▸ **Task brief**: Write out the material below again, unchanged.

▸ **Dataset section**:
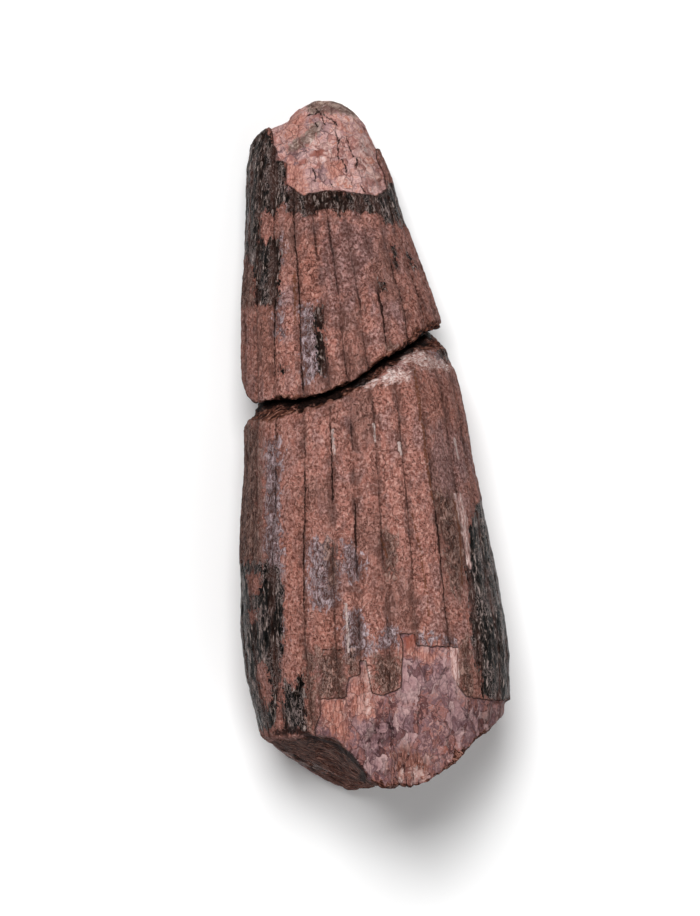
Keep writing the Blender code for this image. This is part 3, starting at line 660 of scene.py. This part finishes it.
class Recipe:
    """Builds a material from plain calls. Lengths in it are millimetres."""

    def __init__(self, name):
        self.material = bpy.data.materials.new(name)
        self.material.use_nodes = True
        self.tree = self.material.node_tree
        self.shader = self.tree.nodes["Principled BSDF"]
        place = self.tree.nodes.new("ShaderNodeTexCoord")
        self.place = self.stretched(place.outputs["Object"], (1000, 1000, 1000))

    def join(self, source, socket):
        if isinstance(source, bpy.types.NodeSocket):
            self.tree.links.new(source, socket)
        else:
            socket.default_value = source

    def stretched(self, place, scale, turn=(0, 0, 0)):
        node = self.tree.nodes.new("ShaderNodeMapping")
        self.join(place, node.inputs["Vector"])
        node.inputs["Scale"].default_value = scale
        node.inputs["Rotation"].default_value = [math.radians(angle) for angle in turn]
        return node.outputs["Vector"]

    def held(self, name):
        """A number that the piece's points hold."""
        node = self.tree.nodes.new("ShaderNodeAttribute")
        node.attribute_name = name
        return node.outputs["Fac"]

    def mottle(self, size, detail=3, rough=0.55, stretch=(1, 1, 1), warp=0.0, turn=(0, 0, 0)):
        """Noise with specks of about the given size, drawn out by stretch."""
        node = self.tree.nodes.new("ShaderNodeTexNoise")
        place = self.stretched(self.place, (1, 1, 1), turn)
        self.join(self.stretched(place, [1 / (size * share) for share in stretch]), node.inputs["Vector"])
        node.inputs["Scale"].default_value = 1.0
        node.inputs["Detail"].default_value = detail
        node.inputs["Roughness"].default_value = rough
        node.inputs["Distortion"].default_value = warp
        return node.outputs["Fac"]

    def plates(self, size, warp):
        """Tilted plates of about the given size: each one's own colour, its height, its rim."""
        bend = self.tree.nodes.new("ShaderNodeTexNoise")
        self.join(self.place, bend.inputs["Vector"])
        bend.inputs["Scale"].default_value = 0.8
        bend.inputs["Detail"].default_value = 3
        shift = self.tree.nodes.new("ShaderNodeVectorMath")
        shift.operation = "MULTIPLY_ADD"
        self.join(bend.outputs["Color"], shift.inputs[0])
        shift.inputs[1].default_value = (warp, warp, warp)
        self.join(self.place, shift.inputs[2])
        place = self.stretched(shift.outputs["Vector"], [1 / length for length in size])
        cells, rims = (self.tree.nodes.new("ShaderNodeTexVoronoi") for _ in range(2))
        rims.feature = "DISTANCE_TO_EDGE"
        for node in (cells, rims):
            self.join(place, node.inputs["Vector"])
            node.inputs["Scale"].default_value = 1.0
        lean, from_middle, tilt = (self.tree.nodes.new("ShaderNodeVectorMath") for _ in range(3))
        lean.operation = from_middle.operation = "SUBTRACT"
        tilt.operation = "DOT_PRODUCT"
        self.join(cells.outputs["Color"], lean.inputs[0])
        lean.inputs[1].default_value = (0.5, 0.5, 0.5)
        self.join(place, from_middle.inputs[0])
        self.join(cells.outputs["Position"], from_middle.inputs[1])
        self.join(lean.outputs["Vector"], tilt.inputs[0])
        self.join(from_middle.outputs["Vector"], tilt.inputs[1])
        split = self.tree.nodes.new("ShaderNodeSeparateColor")
        self.join(cells.outputs["Color"], split.inputs["Color"])
        height = self.math("MULTIPLY_ADD", split.outputs["Green"], 0.35, tilt.outputs["Value"])
        return split.outputs["Red"], height, rims.outputs["Distance"]

    def math(self, kind, first, second=0.0, third=0.0):
        node = self.tree.nodes.new("ShaderNodeMath")
        node.operation = kind
        for source, socket in zip((first, second, third), node.inputs):
            self.join(source, socket)
        return node.outputs["Value"]

    def step(self, value, low, high, start=0.0, end=1.0):
        """A smooth step from start to end as the value goes from low to high."""
        node = self.tree.nodes.new("ShaderNodeMapRange")
        node.interpolation_type = "SMOOTHSTEP"
        sockets = ("Value", "From Min", "From Max", "To Min", "To Max")
        for source, name in zip((value, low, high, start, end), sockets):
            self.join(source, node.inputs[name])
        return node.outputs["Result"]

    def threads(self, field, level, width, strength=1.0):
        """Thin wandering lines, where a mottle passes through a level."""
        away = self.math("ABSOLUTE", self.math("SUBTRACT", field, level))
        return self.step(away, width * 0.35, width, strength, 0.0)

    def within(self, name, ragged, torn, soft=0.06):
        """1 inside a finish, 0 outside, with an edge torn by a mottle."""
        torn_edge = self.math("MULTIPLY_ADD", self.math("SUBTRACT", torn, 0.5), ragged, self.held(name))
        return self.step(torn_edge, -soft, soft)

    def line(self, name, half_width, torn, strength=1.0):
        """1 on a line that the piece holds the distance to, uneven in width."""
        away = self.math("ABSOLUTE", self.held(name))
        away = self.math("MULTIPLY_ADD", self.math("SUBTRACT", torn, 0.5), half_width * 2.5, away)
        return self.step(away, half_width * 0.4, half_width, strength, 0.0)

    def both(self, first, second):
        return self.math("MULTIPLY", first, second)

    def blend(self, share, first, second):
        """A mix of two colours."""
        node = self.tree.nodes.new("ShaderNodeMix")
        node.data_type = "RGBA"
        for source, socket in ((share, node.inputs[0]), (first, node.inputs[6]), (second, node.inputs[7])):
            self.join(source, socket)
        return node.outputs[2]

    def mix(self, share, first, second):
        """A mix of two numbers."""
        node = self.tree.nodes.new("ShaderNodeMix")
        for source, socket in ((share, node.inputs[0]), (first, node.inputs[2]), (second, node.inputs[3])):
            self.join(source, socket)
        return node.outputs[0]

    def shades(self, value, *stops):
        """A colour for each value: a stop is a value, and red, green and blue as for paint."""
        node = self.tree.nodes.new("ShaderNodeValToRGB")
        ramp = node.color_ramp
        placed = [(position, paint(*colour)) for position, *colour in stops]
        ramp.elements[0].position, ramp.elements[0].color = placed[0]
        ramp.elements[1].position, ramp.elements[1].color = placed[-1]
        for position, colour in placed[1:-1]:
            ramp.elements.new(position).color = colour
        self.join(value, node.inputs["Fac"])
        return node.outputs["Color"]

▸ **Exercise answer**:
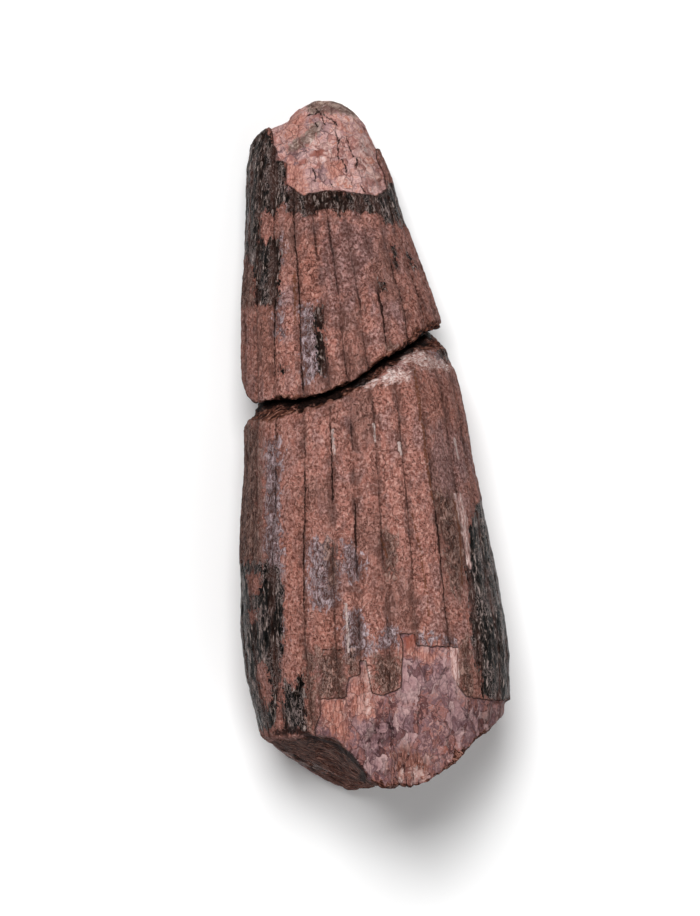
Keep writing the Blender code for this image. This is part 3, starting at line 660 of scene.py. This part finishes it.
class Recipe:
    """Builds a material from plain calls. Lengths in it are millimetres."""

    def __init__(self, name):
        self.material = bpy.data.materials.new(name)
        self.material.use_nodes = True
        self.tree = self.material.node_tree
        self.shader = self.tree.nodes["Principled BSDF"]
        place = self.tree.nodes.new("ShaderNodeTexCoord")
        self.place = self.stretched(place.outputs["Object"], (1000, 1000, 1000))

    def join(self, source, socket):
        if isinstance(source, bpy.types.NodeSocket):
            self.tree.links.new(source, socket)
        else:
            socket.default_value = source

    def stretched(self, place, scale, turn=(0, 0, 0)):
        node = self.tree.nodes.new("ShaderNodeMapping")
        self.join(place, node.inputs["Vector"])
        node.inputs["Scale"].default_value = scale
        node.inputs["Rotation"].default_value = [math.radians(angle) for angle in turn]
        return node.outputs["Vector"]

    def held(self, name):
        """A number that the piece's points hold."""
        node = self.tree.nodes.new("ShaderNodeAttribute")
        node.attribute_name = name
        return node.outputs["Fac"]

    def mottle(self, size, detail=3, rough=0.55, stretch=(1, 1, 1), warp=0.0, turn=(0, 0, 0)):
        """Noise with specks of about the given size, drawn out by stretch."""
        node = self.tree.nodes.new("ShaderNodeTexNoise")
        place = self.stretched(self.place, (1, 1, 1), turn)
        self.join(self.stretched(place, [1 / (size * share) for share in stretch]), node.inputs["Vector"])
        node.inputs["Scale"].default_value = 1.0
        node.inputs["Detail"].default_value = detail
        node.inputs["Roughness"].default_value = rough
        node.inputs["Distortion"].default_value = warp
        return node.outputs["Fac"]

    def plates(self, size, warp):
        """Tilted plates of about the given size: each one's own colour, its height, its rim."""
        bend = self.tree.nodes.new("ShaderNodeTexNoise")
        self.join(self.place, bend.inputs["Vector"])
        bend.inputs["Scale"].default_value = 0.8
        bend.inputs["Detail"].default_value = 3
        shift = self.tree.nodes.new("ShaderNodeVectorMath")
        shift.operation = "MULTIPLY_ADD"
        self.join(bend.outputs["Color"], shift.inputs[0])
        shift.inputs[1].default_value = (warp, warp, warp)
        self.join(self.place, shift.inputs[2])
        place = self.stretched(shift.outputs["Vector"], [1 / length for length in size])
        cells, rims = (self.tree.nodes.new("ShaderNodeTexVoronoi") for _ in range(2))
        rims.feature = "DISTANCE_TO_EDGE"
        for node in (cells, rims):
            self.join(place, node.inputs["Vector"])
            node.inputs["Scale"].default_value = 1.0
        lean, from_middle, tilt = (self.tree.nodes.new("ShaderNodeVectorMath") for _ in range(3))
        lean.operation = from_middle.operation = "SUBTRACT"
        tilt.operation = "DOT_PRODUCT"
        self.join(cells.outputs["Color"], lean.inputs[0])
        lean.inputs[1].default_value = (0.5, 0.5, 0.5)
        self.join(place, from_middle.inputs[0])
        self.join(cells.outputs["Position"], from_middle.inputs[1])
        self.join(lean.outputs["Vector"], tilt.inputs[0])
        self.join(from_middle.outputs["Vector"], tilt.inputs[1])
        split = self.tree.nodes.new("ShaderNodeSeparateColor")
        self.join(cells.outputs["Color"], split.inputs["Color"])
        height = self.math("MULTIPLY_ADD", split.outputs["Green"], 0.35, tilt.outputs["Value"])
        return split.outputs["Red"], height, rims.outputs["Distance"]

    def math(self, kind, first, second=0.0, third=0.0):
        node = self.tree.nodes.new("ShaderNodeMath")
        node.operation = kind
        for source, socket in zip((first, second, third), node.inputs):
            self.join(source, socket)
        return node.outputs["Value"]

    def step(self, value, low, high, start=0.0, end=1.0):
        """A smooth step from start to end as the value goes from low to high."""
        node = self.tree.nodes.new("ShaderNodeMapRange")
        node.interpolation_type = "SMOOTHSTEP"
        sockets = ("Value", "From Min", "From Max", "To Min", "To Max")
        for source, name in zip((value, low, high, start, end), sockets):
            self.join(source, node.inputs[name])
        return node.outputs["Result"]

    def threads(self, field, level, width, strength=1.0):
        """Thin wandering lines, where a mottle passes through a level."""
        away = self.math("ABSOLUTE", self.math("SUBTRACT", field, level))
        return self.step(away, width * 0.35, width, strength, 0.0)

    def within(self, name, ragged, torn, soft=0.06):
        """1 inside a finish, 0 outside, with an edge torn by a mottle."""
        torn_edge = self.math("MULTIPLY_ADD", self.math("SUBTRACT", torn, 0.5), ragged, self.held(name))
        return self.step(torn_edge, -soft, soft)

    def line(self, name, half_width, torn, strength=1.0):
        """1 on a line that the piece holds the distance to, uneven in width."""
        away = self.math("ABSOLUTE", self.held(name))
        away = self.math("MULTIPLY_ADD", self.math("SUBTRACT", torn, 0.5), half_width * 2.5, away)
        return self.step(away, half_width * 0.4, half_width, strength, 0.0)

    def both(self, first, second):
        return self.math("MULTIPLY", first, second)

    def blend(self, share, first, second):
        """A mix of two colours."""
        node = self.tree.nodes.new("ShaderNodeMix")
        node.data_type = "RGBA"
        for source, socket in ((share, node.inputs[0]), (first, node.inputs[6]), (second, node.inputs[7])):
            self.join(source, socket)
        return node.outputs[2]

    def mix(self, share, first, second):
        """A mix of two numbers."""
        node = self.tree.nodes.new("ShaderNodeMix")
        for source, socket in ((share, node.inputs[0]), (first, node.inputs[2]), (second, node.inputs[3])):
            self.join(source, socket)
        return node.outputs[0]

    def shades(self, value, *stops):
        """A colour for each value: a stop is a value, and red, green and blue as for paint."""
        node = self.tree.nodes.new("ShaderNodeValToRGB")
        ramp = node.color_ramp
        placed = [(position, paint(*colour)) for position, *colour in stops]
        ramp.elements[0].position, ramp.elements[0].color = placed[0]
        ramp.elements[1].position, ramp.elements[1].color = placed[-1]
        for position, colour in placed[1:-1]:
            ramp.elements.new(position).color = colour
        self.join(value, node.inputs["Fac"])
        return node.outputs["Color"]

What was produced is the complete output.